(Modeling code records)
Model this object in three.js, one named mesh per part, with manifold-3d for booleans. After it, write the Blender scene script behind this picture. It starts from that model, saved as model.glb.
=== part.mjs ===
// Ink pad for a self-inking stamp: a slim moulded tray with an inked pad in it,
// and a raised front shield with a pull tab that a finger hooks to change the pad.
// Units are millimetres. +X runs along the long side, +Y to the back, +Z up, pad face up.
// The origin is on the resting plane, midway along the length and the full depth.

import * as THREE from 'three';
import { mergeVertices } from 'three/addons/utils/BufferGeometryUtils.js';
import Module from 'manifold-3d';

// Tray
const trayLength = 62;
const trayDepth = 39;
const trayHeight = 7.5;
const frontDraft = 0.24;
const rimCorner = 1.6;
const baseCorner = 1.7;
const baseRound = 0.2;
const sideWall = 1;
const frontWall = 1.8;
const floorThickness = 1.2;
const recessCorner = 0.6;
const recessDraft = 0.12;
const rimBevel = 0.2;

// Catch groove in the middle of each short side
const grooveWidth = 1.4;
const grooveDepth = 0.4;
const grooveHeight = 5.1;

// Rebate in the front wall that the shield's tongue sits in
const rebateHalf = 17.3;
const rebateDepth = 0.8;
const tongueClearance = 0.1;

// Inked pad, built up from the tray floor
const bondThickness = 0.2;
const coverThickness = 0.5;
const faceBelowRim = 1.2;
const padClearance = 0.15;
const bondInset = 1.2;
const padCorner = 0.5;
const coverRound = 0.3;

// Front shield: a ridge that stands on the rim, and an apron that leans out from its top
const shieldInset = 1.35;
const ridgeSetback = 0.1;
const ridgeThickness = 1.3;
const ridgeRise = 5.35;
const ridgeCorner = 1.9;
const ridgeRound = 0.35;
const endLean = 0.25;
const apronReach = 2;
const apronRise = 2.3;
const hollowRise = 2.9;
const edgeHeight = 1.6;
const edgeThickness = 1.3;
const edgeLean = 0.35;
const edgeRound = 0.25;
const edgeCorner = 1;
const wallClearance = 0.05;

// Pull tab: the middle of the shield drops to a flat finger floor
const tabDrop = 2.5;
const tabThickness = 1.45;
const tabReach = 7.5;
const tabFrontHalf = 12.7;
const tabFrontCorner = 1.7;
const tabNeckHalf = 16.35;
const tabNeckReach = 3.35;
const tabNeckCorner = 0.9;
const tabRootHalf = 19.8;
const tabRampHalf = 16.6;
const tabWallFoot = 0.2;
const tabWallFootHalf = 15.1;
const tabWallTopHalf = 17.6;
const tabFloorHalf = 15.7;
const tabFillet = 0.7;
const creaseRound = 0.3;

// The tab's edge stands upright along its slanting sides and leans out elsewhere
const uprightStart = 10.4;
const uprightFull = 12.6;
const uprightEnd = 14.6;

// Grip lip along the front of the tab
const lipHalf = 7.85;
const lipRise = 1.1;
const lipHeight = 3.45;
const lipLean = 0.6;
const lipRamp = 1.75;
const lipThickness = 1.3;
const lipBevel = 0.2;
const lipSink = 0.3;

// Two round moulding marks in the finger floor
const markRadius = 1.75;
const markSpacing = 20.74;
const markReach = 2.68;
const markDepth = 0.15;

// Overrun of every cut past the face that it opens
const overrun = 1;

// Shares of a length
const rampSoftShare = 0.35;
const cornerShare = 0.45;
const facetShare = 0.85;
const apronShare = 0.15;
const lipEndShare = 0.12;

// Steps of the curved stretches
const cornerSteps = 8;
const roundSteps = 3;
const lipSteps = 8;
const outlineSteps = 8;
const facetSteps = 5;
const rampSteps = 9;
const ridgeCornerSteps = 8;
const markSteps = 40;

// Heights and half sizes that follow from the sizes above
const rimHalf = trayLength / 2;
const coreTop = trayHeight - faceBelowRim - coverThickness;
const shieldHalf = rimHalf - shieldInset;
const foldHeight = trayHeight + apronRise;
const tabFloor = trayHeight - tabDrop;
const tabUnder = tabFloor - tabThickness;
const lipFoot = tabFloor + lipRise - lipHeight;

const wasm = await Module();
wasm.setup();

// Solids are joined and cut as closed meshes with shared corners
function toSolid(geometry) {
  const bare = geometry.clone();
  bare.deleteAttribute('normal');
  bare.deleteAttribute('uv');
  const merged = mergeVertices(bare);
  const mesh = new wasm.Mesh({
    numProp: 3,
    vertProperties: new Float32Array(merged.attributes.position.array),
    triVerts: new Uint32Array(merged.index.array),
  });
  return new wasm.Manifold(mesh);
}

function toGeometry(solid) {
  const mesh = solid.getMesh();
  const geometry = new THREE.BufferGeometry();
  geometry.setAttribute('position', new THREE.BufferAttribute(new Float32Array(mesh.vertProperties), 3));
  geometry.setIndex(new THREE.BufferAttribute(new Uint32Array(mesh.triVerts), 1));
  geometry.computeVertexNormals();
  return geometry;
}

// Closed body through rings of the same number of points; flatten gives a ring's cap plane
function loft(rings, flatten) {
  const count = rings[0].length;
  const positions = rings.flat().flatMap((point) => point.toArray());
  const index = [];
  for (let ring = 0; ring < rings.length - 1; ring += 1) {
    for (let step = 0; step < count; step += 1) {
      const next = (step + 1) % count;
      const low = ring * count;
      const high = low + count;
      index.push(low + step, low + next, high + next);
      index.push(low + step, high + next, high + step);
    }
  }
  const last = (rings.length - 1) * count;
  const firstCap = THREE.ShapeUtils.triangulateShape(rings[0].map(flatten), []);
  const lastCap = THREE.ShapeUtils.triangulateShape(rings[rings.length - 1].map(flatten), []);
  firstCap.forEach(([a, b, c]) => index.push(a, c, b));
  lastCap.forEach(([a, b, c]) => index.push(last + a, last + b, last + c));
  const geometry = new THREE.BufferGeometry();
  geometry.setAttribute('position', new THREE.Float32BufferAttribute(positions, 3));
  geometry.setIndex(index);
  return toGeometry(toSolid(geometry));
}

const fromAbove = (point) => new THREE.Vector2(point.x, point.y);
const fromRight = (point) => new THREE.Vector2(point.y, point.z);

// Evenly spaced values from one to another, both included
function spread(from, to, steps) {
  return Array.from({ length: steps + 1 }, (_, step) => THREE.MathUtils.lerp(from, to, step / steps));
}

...

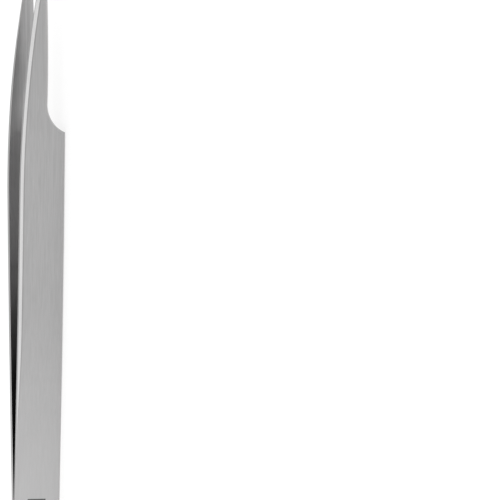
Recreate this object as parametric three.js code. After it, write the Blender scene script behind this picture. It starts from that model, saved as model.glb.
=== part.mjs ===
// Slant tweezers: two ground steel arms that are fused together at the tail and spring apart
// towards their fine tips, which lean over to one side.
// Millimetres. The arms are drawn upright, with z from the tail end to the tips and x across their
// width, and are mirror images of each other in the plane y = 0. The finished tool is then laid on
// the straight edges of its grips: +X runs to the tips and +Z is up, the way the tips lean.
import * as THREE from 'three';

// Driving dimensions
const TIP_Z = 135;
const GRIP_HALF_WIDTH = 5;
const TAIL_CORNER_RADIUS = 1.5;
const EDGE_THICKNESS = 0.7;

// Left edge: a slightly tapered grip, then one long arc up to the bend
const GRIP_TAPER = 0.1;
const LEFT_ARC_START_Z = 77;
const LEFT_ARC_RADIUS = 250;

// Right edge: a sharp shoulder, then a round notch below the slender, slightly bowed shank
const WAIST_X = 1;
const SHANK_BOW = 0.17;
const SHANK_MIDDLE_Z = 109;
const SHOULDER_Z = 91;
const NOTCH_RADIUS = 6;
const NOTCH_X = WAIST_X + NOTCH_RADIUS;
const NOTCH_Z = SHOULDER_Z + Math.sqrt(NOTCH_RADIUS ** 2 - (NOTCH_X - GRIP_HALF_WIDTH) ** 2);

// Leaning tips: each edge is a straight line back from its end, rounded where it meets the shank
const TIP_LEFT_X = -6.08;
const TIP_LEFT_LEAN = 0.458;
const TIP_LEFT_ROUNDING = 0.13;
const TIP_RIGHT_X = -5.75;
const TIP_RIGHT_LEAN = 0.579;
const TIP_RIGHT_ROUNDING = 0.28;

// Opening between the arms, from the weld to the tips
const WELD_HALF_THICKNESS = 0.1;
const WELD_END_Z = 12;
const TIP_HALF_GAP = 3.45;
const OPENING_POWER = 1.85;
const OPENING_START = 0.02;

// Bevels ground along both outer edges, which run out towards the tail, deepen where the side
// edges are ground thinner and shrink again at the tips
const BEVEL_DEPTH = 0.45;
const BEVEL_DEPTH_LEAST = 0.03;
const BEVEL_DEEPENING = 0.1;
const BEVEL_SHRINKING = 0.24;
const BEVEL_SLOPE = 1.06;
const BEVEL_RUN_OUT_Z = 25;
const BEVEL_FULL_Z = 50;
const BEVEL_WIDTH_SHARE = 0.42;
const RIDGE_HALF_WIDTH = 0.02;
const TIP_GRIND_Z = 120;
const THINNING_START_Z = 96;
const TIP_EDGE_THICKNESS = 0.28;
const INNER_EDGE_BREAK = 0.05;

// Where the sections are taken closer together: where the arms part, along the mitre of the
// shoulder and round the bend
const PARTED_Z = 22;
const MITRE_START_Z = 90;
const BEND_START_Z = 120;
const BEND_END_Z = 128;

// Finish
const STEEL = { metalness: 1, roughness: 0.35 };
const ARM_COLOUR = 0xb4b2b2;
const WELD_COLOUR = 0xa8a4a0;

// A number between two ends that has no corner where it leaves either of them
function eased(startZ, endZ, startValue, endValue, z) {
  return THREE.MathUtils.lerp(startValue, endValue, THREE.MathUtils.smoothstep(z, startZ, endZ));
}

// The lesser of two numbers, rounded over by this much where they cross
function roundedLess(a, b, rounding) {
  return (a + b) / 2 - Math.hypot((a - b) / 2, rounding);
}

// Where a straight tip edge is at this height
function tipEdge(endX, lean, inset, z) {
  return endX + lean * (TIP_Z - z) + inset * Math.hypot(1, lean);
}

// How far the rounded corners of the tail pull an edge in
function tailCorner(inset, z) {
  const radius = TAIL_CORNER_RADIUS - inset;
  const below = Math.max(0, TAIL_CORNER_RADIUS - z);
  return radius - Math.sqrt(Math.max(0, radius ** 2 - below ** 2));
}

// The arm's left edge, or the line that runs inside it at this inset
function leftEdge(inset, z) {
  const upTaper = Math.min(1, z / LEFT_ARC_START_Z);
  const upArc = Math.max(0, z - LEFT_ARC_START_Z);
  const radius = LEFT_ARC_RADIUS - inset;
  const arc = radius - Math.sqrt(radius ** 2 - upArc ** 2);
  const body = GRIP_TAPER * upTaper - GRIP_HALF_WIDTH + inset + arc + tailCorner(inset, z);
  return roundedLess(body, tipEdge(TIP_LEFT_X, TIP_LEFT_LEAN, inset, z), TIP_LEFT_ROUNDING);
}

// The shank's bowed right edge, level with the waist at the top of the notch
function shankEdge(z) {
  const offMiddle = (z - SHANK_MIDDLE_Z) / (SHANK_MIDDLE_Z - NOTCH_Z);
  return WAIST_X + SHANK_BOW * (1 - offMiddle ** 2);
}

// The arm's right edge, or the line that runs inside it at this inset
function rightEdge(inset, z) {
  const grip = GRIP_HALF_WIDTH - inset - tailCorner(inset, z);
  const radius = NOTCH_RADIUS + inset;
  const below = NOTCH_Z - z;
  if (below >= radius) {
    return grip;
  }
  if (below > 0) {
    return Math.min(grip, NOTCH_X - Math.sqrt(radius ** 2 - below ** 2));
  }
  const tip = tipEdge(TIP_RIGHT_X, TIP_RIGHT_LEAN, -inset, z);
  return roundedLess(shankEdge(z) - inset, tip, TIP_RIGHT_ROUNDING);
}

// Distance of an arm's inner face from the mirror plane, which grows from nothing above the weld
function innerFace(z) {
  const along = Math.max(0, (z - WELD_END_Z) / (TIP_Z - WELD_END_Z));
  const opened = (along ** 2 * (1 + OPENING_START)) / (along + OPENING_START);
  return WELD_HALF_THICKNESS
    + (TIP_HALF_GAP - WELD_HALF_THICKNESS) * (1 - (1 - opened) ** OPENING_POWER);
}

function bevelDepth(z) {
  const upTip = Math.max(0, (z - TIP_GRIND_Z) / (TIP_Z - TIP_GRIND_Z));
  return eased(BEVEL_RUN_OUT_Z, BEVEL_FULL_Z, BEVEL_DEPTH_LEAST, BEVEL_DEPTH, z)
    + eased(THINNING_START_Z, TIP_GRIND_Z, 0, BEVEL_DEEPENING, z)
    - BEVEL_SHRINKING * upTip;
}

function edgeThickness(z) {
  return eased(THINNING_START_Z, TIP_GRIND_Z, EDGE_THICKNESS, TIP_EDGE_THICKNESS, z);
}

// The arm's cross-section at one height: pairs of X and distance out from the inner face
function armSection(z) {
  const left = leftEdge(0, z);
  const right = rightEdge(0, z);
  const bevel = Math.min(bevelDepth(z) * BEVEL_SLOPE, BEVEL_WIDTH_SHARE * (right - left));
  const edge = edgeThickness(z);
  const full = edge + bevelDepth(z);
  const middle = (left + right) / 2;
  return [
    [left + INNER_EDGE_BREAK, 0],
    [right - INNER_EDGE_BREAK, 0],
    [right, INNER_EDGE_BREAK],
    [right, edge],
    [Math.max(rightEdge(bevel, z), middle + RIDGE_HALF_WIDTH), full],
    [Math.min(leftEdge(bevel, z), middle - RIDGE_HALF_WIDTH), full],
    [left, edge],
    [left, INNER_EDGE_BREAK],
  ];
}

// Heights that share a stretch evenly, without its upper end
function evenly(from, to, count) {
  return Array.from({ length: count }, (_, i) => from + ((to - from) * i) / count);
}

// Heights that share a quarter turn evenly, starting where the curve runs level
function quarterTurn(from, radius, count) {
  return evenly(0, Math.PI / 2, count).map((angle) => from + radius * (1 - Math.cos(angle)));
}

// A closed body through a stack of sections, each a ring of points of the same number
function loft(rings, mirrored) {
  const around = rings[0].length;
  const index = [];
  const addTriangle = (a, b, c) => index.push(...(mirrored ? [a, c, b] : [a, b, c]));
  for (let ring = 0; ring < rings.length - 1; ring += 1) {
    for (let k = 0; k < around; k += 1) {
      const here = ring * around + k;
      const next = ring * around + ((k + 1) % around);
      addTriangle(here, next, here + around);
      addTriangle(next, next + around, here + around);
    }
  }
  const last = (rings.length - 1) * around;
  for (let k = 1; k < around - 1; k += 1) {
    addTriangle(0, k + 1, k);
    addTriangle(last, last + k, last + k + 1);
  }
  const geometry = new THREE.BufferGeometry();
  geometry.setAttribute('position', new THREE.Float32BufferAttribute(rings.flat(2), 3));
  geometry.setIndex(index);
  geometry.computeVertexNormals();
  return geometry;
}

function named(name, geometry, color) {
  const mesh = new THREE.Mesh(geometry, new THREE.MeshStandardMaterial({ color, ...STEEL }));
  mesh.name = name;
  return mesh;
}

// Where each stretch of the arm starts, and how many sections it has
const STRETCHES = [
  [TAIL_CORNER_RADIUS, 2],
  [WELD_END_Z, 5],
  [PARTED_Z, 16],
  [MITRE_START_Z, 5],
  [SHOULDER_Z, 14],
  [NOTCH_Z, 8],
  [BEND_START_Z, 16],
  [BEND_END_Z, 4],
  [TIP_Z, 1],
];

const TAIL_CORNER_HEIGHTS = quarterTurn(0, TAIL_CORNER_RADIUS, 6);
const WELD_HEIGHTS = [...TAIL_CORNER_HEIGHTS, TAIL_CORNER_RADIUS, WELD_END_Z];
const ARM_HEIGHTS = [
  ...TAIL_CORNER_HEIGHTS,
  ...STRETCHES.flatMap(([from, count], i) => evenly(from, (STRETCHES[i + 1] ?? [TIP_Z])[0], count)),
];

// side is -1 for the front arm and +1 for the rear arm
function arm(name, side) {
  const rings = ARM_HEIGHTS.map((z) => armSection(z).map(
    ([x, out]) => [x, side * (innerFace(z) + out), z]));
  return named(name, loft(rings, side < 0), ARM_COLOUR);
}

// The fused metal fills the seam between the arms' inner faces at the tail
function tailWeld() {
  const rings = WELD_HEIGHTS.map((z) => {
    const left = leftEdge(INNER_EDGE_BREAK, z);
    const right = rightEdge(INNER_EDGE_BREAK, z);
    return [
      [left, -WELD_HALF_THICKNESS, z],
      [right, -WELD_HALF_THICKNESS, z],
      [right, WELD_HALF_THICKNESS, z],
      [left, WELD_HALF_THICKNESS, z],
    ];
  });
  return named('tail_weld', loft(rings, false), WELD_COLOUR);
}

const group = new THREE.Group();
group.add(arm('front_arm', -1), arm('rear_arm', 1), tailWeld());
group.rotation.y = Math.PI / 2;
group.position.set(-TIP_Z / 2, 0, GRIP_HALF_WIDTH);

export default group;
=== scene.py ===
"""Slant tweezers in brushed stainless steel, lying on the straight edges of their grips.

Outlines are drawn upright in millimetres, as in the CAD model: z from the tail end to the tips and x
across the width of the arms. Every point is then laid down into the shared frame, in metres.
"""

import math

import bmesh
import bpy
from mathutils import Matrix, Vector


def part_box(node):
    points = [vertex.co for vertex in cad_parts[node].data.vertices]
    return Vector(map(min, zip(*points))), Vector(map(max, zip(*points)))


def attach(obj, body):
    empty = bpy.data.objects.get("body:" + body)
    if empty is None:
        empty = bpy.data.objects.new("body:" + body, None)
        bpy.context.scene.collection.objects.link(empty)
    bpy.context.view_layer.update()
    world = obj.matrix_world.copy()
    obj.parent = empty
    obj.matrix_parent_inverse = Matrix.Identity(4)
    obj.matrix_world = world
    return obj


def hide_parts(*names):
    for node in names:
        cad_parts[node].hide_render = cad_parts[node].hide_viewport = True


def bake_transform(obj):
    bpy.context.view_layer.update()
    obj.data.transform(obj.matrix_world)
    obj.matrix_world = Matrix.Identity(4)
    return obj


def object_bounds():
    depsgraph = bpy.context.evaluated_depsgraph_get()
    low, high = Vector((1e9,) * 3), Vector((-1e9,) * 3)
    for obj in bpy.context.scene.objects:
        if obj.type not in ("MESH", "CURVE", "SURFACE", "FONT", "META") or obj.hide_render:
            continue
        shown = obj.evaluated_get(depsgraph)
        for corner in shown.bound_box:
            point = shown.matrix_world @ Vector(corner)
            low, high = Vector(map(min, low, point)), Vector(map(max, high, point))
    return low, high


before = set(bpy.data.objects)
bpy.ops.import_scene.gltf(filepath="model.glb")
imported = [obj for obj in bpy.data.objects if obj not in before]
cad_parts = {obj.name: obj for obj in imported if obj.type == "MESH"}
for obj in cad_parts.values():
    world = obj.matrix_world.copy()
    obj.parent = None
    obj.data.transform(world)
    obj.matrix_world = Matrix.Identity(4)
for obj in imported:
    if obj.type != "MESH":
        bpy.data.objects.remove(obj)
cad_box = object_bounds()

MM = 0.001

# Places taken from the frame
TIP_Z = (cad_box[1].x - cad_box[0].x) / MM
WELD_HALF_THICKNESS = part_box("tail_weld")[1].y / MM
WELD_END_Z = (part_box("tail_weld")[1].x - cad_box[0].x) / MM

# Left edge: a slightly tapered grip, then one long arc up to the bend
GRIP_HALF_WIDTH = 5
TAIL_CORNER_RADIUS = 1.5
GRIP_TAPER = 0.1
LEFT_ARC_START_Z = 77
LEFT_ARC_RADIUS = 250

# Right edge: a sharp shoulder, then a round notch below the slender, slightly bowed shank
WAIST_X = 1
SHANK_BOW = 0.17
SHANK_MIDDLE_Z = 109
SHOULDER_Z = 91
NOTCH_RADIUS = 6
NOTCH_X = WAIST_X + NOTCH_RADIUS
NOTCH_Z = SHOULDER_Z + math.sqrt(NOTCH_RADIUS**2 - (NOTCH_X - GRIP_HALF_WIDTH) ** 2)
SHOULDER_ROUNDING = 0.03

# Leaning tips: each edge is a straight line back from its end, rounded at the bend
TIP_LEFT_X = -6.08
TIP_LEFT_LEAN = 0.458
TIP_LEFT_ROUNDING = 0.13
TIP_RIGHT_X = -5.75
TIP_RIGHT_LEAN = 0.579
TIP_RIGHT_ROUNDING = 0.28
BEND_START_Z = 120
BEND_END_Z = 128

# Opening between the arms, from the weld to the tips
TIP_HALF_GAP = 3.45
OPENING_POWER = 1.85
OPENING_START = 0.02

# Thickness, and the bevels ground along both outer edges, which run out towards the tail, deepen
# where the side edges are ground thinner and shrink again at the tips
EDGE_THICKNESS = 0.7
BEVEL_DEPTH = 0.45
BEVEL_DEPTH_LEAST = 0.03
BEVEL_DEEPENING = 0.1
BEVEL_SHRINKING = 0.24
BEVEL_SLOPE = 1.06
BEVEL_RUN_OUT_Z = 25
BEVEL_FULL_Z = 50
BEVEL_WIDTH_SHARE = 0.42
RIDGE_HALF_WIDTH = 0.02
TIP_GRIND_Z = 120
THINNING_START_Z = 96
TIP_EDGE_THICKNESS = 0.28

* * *

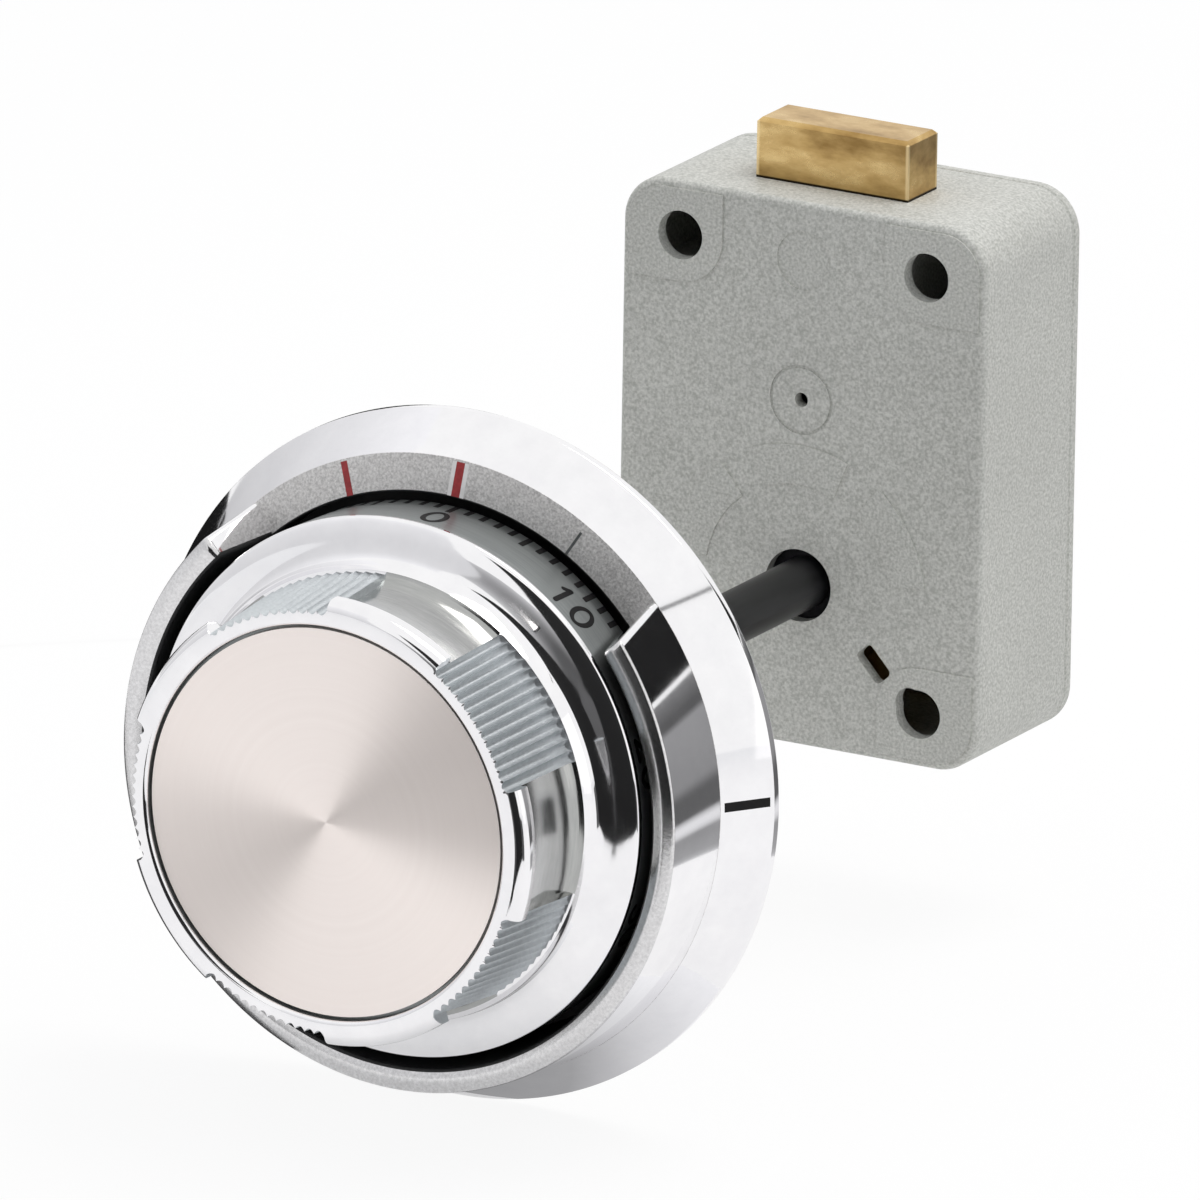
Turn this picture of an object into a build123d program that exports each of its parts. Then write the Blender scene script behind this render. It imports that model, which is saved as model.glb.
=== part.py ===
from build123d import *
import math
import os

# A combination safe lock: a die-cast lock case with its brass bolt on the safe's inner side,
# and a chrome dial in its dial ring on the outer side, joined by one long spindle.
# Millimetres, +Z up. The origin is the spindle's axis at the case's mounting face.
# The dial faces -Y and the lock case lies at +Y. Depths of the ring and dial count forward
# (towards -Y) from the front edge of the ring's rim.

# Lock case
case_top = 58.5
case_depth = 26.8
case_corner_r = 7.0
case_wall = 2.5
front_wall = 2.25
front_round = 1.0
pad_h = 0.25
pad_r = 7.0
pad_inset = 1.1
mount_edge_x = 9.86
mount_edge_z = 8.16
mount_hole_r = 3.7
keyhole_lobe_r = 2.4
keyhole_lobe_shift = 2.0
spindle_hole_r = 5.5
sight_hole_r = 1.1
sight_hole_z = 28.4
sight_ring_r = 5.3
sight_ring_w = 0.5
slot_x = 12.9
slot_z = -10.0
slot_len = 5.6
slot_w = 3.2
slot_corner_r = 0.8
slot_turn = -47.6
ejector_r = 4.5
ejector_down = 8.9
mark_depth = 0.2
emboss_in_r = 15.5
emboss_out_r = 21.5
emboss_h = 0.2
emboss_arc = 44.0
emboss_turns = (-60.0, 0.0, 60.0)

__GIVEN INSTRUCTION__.
Above are several records. Count the lines among them that contain "into" and give only the total.

__RIGHT ANSWER__.
2